The National Union of Students strongly supports the NSS and there are good reasons for it to do so. It is likely that universities have paid more attention to teaching as a consequence of its introduction. With students paying increased fees, this will be of increased function. However, it does not provide information to guide provide student choices. The Report to HEFCE on Information Needs of Users, found that it was students who were considering applications to the most selective institutions who were most active in seeking out information. Since these are the universities likely to seek to charge premium fees, it is deeply worrying that they should be among those that most misuse the NSS.
For example, the Russell Group announces on its website that, “Russell Group universities have once again provided their students with an overwhelmingly positive experience, with an average of 86 per cent ‘definitely’ or ‘mostly’ agreeing that they were satisfied with the quality of their course – significantly higher than the sector average of 82 per cent”.[iv] The degree of satisfaction is not significantly higher for Russell Group members, neither in the statistical sense, nor in standard usage.

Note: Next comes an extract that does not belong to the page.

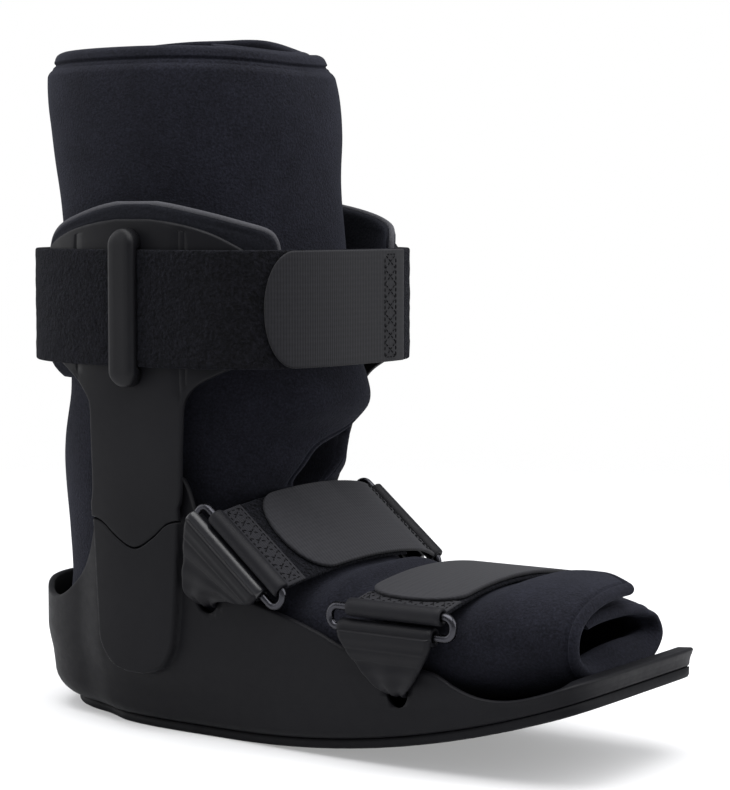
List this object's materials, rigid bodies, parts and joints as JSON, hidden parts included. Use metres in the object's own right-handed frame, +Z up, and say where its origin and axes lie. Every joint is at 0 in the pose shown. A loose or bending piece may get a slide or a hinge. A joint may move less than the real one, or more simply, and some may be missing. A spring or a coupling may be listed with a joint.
{
  "type": "medical walking boot",
  "caption": "Short orthopaedic walking boot: rocker-soled plastic shell with side uprights, padded open-toe liner and hook-and-loop straps over the calf, ankle and forefoot.",
  "frame": {"origin": "on the floor, under the middle of the object's bounding box", "axes": "+X points to the toe, +Z up, +Y to the wearer's left side of the boot"},
  "size_m": [0.3154, 0.155, 0.3078],
  "materials": {
    "shell_plastic": "moulded charcoal plastic with a fine grain",
    "outsole_rubber": "matt black tread",
    "liner_cloth": "brushed loop cloth over foam, navy black",
    "upright_plastic": "moulded charcoal plastic, smooth satin",
    "pad_foam": "brushed cloth on foam with a paler cut edge",
    "keeper_plastic": "smooth satin plastic",
    "pile_strap": "loop pile webbing, near black",
    "hook_tab": "woven hook-tape backing, mid grey",
    "ring_steel": "dark plated wire",
    "anchor_webbing": "smooth folded webbing, dark grey"
  },
  "bodies": {
    "root": {"sole_shell": "shell_plastic", "outsole": "outsole_rubber", "liner": "liner_cloth", "upright_right": "upright_plastic", "upright_left": "upright_plastic", "upright_pad_right": "pad_foam", "upright_pad_left": "pad_foam", "keeper_right": "keeper_plastic", "keeper_left": "keeper_plastic", "calf_strap": "pile_strap", "calf_strap_tab": "hook_tab", "ankle_ring_right": "ring_steel", "ankle_ring_left": "ring_steel", "ankle_anchor_right": "anchor_webbing", "ankle_anchor_left": "anchor_webbing", "ankle_strap": "pile_strap", "ankle_strap_tab": "hook_tab", "forefoot_ring_right": "ring_steel", "forefoot_ring_left": "ring_steel", "forefoot_anchor_right": "anchor_webbing", "forefoot_anchor_left": "anchor_webbing", "forefoot_strap": "pile_strap", "forefoot_strap_tab": "hook_tab"}
  },
  "joints": []
}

The main conclusion from the NSS is that nearly all British universities provide a positive experience for students with very little differences among them.
Any market requires the regulation of ‘mis-selling’. To its credit, HEFCE seems aware of the issue, although it treads gingerly and is ‘toothless’ in its recommendation, that, “comparisons can be made —with appropriate vigilance between responses about the same subject area in different institutions, but it is not valid to compare different subject areas within institutions or to construct league tables of institutions.” It offers no suggestions how appropriate vigilance is to be maintained and leaves it to individual institutions to provide their own contextual information, which current experience suggests is frequently in breach of appropriate standards.

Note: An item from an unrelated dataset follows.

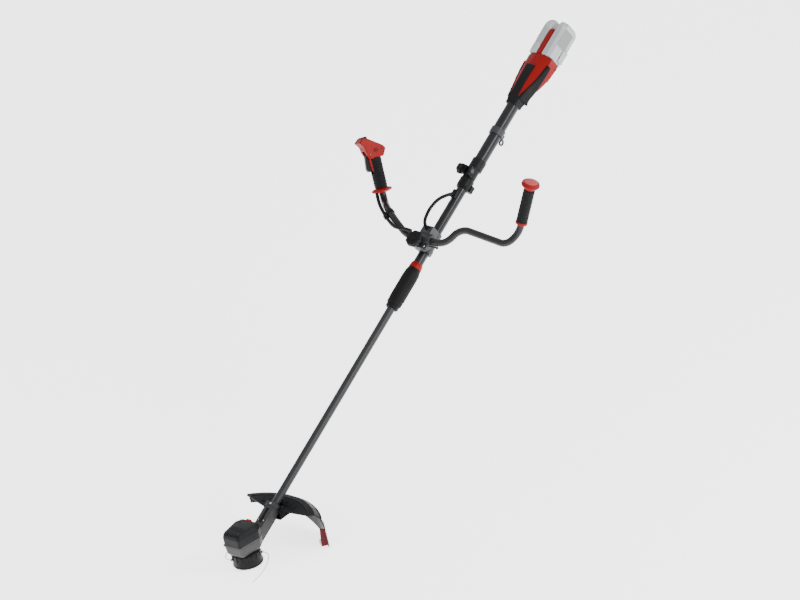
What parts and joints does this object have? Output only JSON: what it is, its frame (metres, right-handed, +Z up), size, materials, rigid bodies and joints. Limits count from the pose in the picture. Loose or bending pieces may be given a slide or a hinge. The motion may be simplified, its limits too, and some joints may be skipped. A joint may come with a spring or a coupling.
{
  "type": "string trimmer",
  "caption": "Cordless string trimmer with a telescopic shaft, bicycle handlebar, trigger handle, guard, bump-feed line spool and slide-in battery packs.",
  "frame": {"origin": "spool axis at the underside of the bump knob, where the trimmer touches the ground", "axes": "+Z up along the spool axis, normal to the cutting plane; +Y rearwards along the shaft to the operator; +X to the operator's left, the plain grip side"},
  "size_m": [0.7114, 1.8511, 0.94],
  "materials": {
    "cast_grey": "satin",
    "cast_silver": "satin",
    "cast_dark": "satin",
    "bar_black": "satin",
    "tube_dark": "satin",
    "tube_grey": "satin",
    "red_plastic": "satin",
    "dark_red_plastic": "matte",
    "black_plastic": "matte",
    "guard_black": "matte",
    "rubber_black": "matte",
    "lead_black": "matte",
    "steel": "satin",
    "board_green": "matte",
    "pack_pale": "satin",
    "nylon_line": "satin"
  },
  "bodies": {
    "shaft": {"middle_tube": "tube_dark", "upper_tube": "tube_dark", "sleeve_ring": "red_plastic", "clamp_base": "cast_silver", "clamp_cap": "cast_dark", "coupling_lower_collar": "black_plastic", "coupling_body": "black_plastic", "coupling_upper_collar": "black_plastic", "harness_collar": "cast_dark", "housing_shell_left": "red_plastic", "housing_shell_right": "red_plastic", "housing_neck": "black_plastic", "top_panel": "black_plastic", "side_grip_panels": "rubber_black", "battery_fin": "red_plastic", "control_board": "board_green", "shaft_lead": "lead_black", "tube_grommet": "rubber_black"},
    "sleeve": {"lock_sleeve": "rubber_black"},
    "lower_shaft": {"lower_tube": "tube_grey", "lock_collet": "black_plastic", "arm": "cast_grey", "head_housing": "cast_grey", "head_cover": "black_plastic", "stator": "cast_dark", "bearings": "steel", "guard": "guard_black", "guard_end_piece": "dark_red_plastic", "line_cutter": "steel"},
    "spool_drive": {"motor_rotor": "steel", "spool_housing": "black_plastic", "spool_cap": "black_plastic", "spool_reel": "black_plastic", "wound_line": "nylon_line", "bump_spring": "steel", "line_end_front": "nylon_line", "line_end_rear": "nylon_line"},
    "bump_feed": {"bump_knob": "black_plastic"},
    "spindle_lock": {"spindle_lock_button": "red_plastic"},
    "handlebar": {"bar_trigger_side": "bar_black", "bar_plain_side": "bar_black", "grip_ring": "red_plastic", "plain_grip": "rubber_black", "grip_end_knob": "red_plastic", "handle_flange": "red_plastic", "handle_grip": "rubber_black", "handle_shell": "red_plastic", "trigger_pin": "steel", "microswitch": "black_plastic", "handle_lead": "lead_black", "lead_clip": "black_plastic"},
    "trigger_lever": {"trigger": "black_plastic"},
    "lockoff": {"lockoff_button": "black_plastic"},
    "mode": {"mode_button": "dark_red_plastic"},
    "bar_knob": {"clamp_knob": "black_plastic"},
    "coupling_knob": {"star_knob": "black_plastic"},
    "pack_left": {"battery_pack_left": "pack_pale"},
    "pack_right": {"battery_pack_right": "pack_pale"},
    "latch_left": {"pack_latch_left": "pack_pale"},
    "latch_right": {"pack_latch_right": "pack_pale"}
  },
  "joints": [
    {"name": "telescope_slide", "type": "slide", "parent": "shaft", "child": "lower_shaft", "axis": [0, 0.891, 0.454], "range_m": [0, 0.12]},
    {"name": "sleeve_twist", "type": "hinge", "parent": "shaft", "child": "sleeve", "pos_m": [0, 0.85537, 0.47283], "axis": [0, 0.891, 0.454], "range_deg": [0, 90]},
    {"name": "spool_spin", "type": "hinge", "parent": "lower_shaft", "child": "spool_drive", "pos_m": [0, 0, 0], "axis": [0, 0, 1], "continuous": true},
    {"name": "bump_press", "type": "slide", "parent": "spool_drive", "child": "bump_feed", "axis": [0, 0, 1], "range_m": [0, 0.005], "stiffness_N_per_m": 800, "deforming": ["bump_spring"]},
    {"name": "spindle_lock_press", "type": "slide", "parent": "lower_shaft", "child": "spindle_lock", "axis": [0, 0, -1], "range_m": [0, 0.004], "stiffness_N_per_m": 600},
    {"name": "handlebar_tilt", "type": "hinge", "parent": "shaft", "child": "handlebar", "pos_m": [0, 0.98873, 0.57894], "axis": [1, 0, 0], "range_deg": [-15, 15]},
    {"name": "trigger_pull", "type": "hinge", "parent": "handlebar", "child": "trigger_lever", "pos_m": [-0.27603, 1.0991, 0.75674], "axis": [0.919, -0.179, 0.3513], "range_deg": [0, 7], "stiffness_Nm_per_rad": 1},
    {"name": "lockoff_press", "type": "slide", "parent": "handlebar", "child": "lockoff", "axis": [0.2976, -0.2696, -0.9159], "range_m": [0, 0.003], "stiffness_N_per_m": 600},
    {"name": "mode_press", "type": "slide", "parent": "handlebar", "child": "mode", "axis": [-0.919, 0.179, -0.3513], "range_m": [0, 0.002], "stiffness_N_per_m": 600},
    {"name": "clamp_knob_turn", "type": "hinge", "parent": "shaft", "child": "bar_knob", "pos_m": [0, 0.95731, 0.59436], "axis": [0, -0.454, 0.891], "range_deg": [0, 360]},
    {"name": "star_knob_turn", "type": "hinge", "parent": "shaft", "child": "coupling_knob", "pos_m": [-0.019, 1.23052, 0.68811], "axis": [-1, 0, 0], "range_deg": [0, 360]},
    {"name": "pack_left_slide", "type": "slide", "parent": "shaft", "child": "pack_left", "axis": [0, 0.891, 0.454], "range_m": [0, 0.09]},
    {"name": "pack_right_slide", "type": "slide", "parent": "shaft", "child": "pack_right", "axis": [0, 0.891, 0.454], "range_m": [0, 0.09]},
    {"name": "latch_left_press", "type": "slide", "parent": "pack_left", "child": "latch_left", "axis": [-1, 0, 0], "range_m": [0, 0.002], "stiffness_N_per_m": 600},
    {"name": "latch_right_press", "type": "slide", "parent": "pack_right", "child": "latch_right", "axis": [1, 0, 0], "range_m": [0, 0.002], "stiffness_N_per_m": 600}
  ]
}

It is a clear public interest that there be proper standards in the presentation of information to prospective students. The changes to higher education funding are of such far-reaching importance that the presentation of information should be subject to scrutiny by the UK Statistics Authority. A first step might be for Universities UK —and the separate University Mission Groups, such as Russell Group, 1994 Group, and Million+ to agree a Code of Practice among its members not to use statements of rank order position in their claims about their own institution and courses. It is a matter of shame for universities that this is necessary in the presentation of evidence, appropriate standards for which are intrinsic to their raison-d’être.
[i] I do not address the deeper philosophical problems raised for the idea of university education that are raised by organising it around the figure of the students as consumer. See, Stefan Collini ‘Browne’s Gamble’. London Review of Books.
[ii] For example, ‘Understanding the information needs of users of public information about higher education’ Report to HEFCE by Oakleigh Consulting and Staffordshire University, August 2010.
[iii] Jacqueline H. S. Cheng, and Herbert W. Marsh —2010) 'National Student Survey: are differences between universities and courses reliable and meaningful?' Oxford Review of Education, 36: 6, 693-712.
[iv] The Russell Group takes a similarly cavalier approach to presenting income data that purports to show a 10 per cent income ‘premium’ for attending a Russell Group university. The paper that is cited is based on the 1995 student cohort, has a response rate of around 27 per cent, and is subject to similar problems as NSS concerning the differential distribution of subjects —with different returns to their graduates) across universities.